2022 · John Patton Ford

A reading · through the lens of theory

Emily the Criminal stakes its claim through the affection-image — Deleuze's term for the close-up as an instrument of pure feeling, something registered in the face before it resolves into action. Jeff Bierman's camera maintains uncomfortable proximity to Aubrey Plaza's face across nearly every scene, and the effect is less sympathy than entrapment: we are locked inside Emily's tunnel vision as she reads a room for danger, so close to her that evaluation from the outside becomes impossible. That proximity is the film's argument: the same tightness that renders her fear legible also prevents us from occupying the moralistic distance we'd need to condemn her choices. Undergirding this is the vérité / direct cinema tradition — available light, handheld at shoulder height, location-only Los Angeles interiors — a vocabulary John Patton Ford inherits directly from the Dardenne brothers. The debt is most audible in Rosetta (1999), where the camera fixed behind a young working-class woman's body across a single-minded economic quest invented the exact grammatical package Ford deploys here.

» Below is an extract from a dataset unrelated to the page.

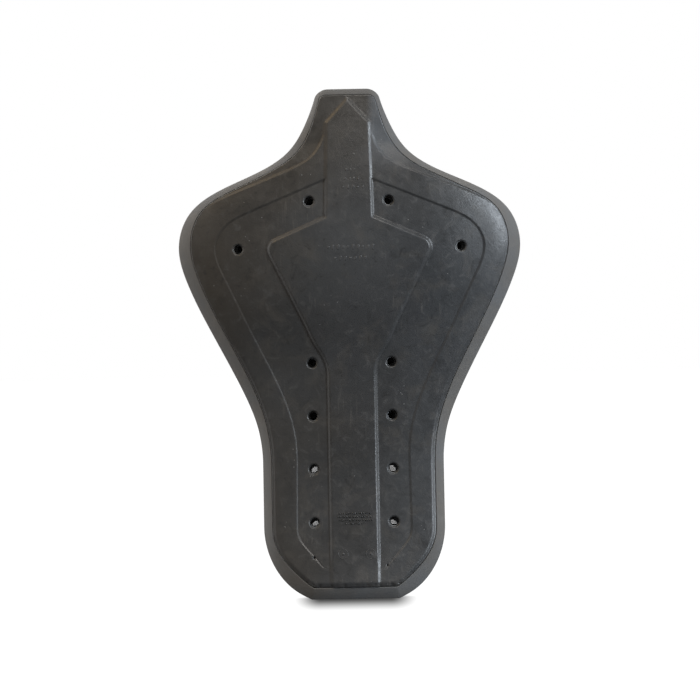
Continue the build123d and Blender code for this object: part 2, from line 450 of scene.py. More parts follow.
class Skin:
    """Vertices and faces of one closed mesh, gathered ring by ring."""

    def __init__(self):
        self.vertices = []
        self.faces = []
        self.count = 0

    def add(self, x, depth, z):
        """Adds points at these depths and gives their numbers."""
        first = self.count
        self.vertices.append(np.column_stack([x, depth + SHIFT, z]))
        self.count += len(x)
        return np.arange(first, self.count)

    def add_plan(self, plan, offset):
        """Adds plan points, offset behind the reference surface."""
        return self.add(plan[:, 0], reference_depth(plan[:, 0], plan[:, 1]) + offset, plan[:, 1])

    def bridge(self, first, second):
        """Joins two rings of equal count. Faces look out when second is further back."""
        a, b = first, np.roll(first, -1)
        c, d = np.roll(second, -1), second
        self.faces += [tuple(f) for f in np.column_stack([a, b, c, d])]

    def next_ring(self, ring, x, depth, z):
        """Adds a ring, joins it to the last one and gives its numbers."""
        added = self.add(x, depth, z)
        self.bridge(ring, added)
        return added

    def next_plan(self, ring, plan, offset):
        """The same for a ring at an offset behind the reference surface."""
        added = self.add_plan(plan, offset)
        self.bridge(ring, added)
        return added

    def fill(self, numbers, triangles, front):
        """Covers points with triangles that look forward, or back."""
        t = numbers[triangles]
        if not front:
            t = t[:, ::-1]
        self.faces += [tuple(f) for f in t]

    def made(self, name, material):
        mesh = bpy.data.meshes.new(name)
        mesh.from_pydata(np.vstack(self.vertices) * MM, [], self.faces)
        mesh.validate()
        mesh.materials.append(material)
        mesh.polygons.foreach_set("use_smooth", [True] * len(mesh.polygons))
        mesh.update()
        return placed(name, mesh)


def hole_ring(numbers, rim_count, i):
    """The ring of hole i, among the numbers of a plan whose rim comes first."""
    first = rim_count + i * VENT_SIDES
    return numbers[first : first + VENT_SIDES]


def vent_radius(depth):
    """Radius of a vent at a depth: it narrows towards the wearer."""
    return VENT_FRONT_RADIUS + (VENT_BACK_RADIUS - VENT_FRONT_RADIUS) * depth / LINER_BACK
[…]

His fraud-training sequences extend that inheritance through the long take: sustained, unbroken observational coverage that follows Emily's growing technical skill without explanatory cutting, treating the acquisition of criminal craft with the same procedural seriousness the Dardennes extended to the heroine's search for minimum-wage work. Duration replaces explanation; watching a body learn under pressure becomes its own argument. Together these three registers refuse the genre machine its usual payoff: what remains is a face, a system closing around it, and the discomfort of finding both things equally legible.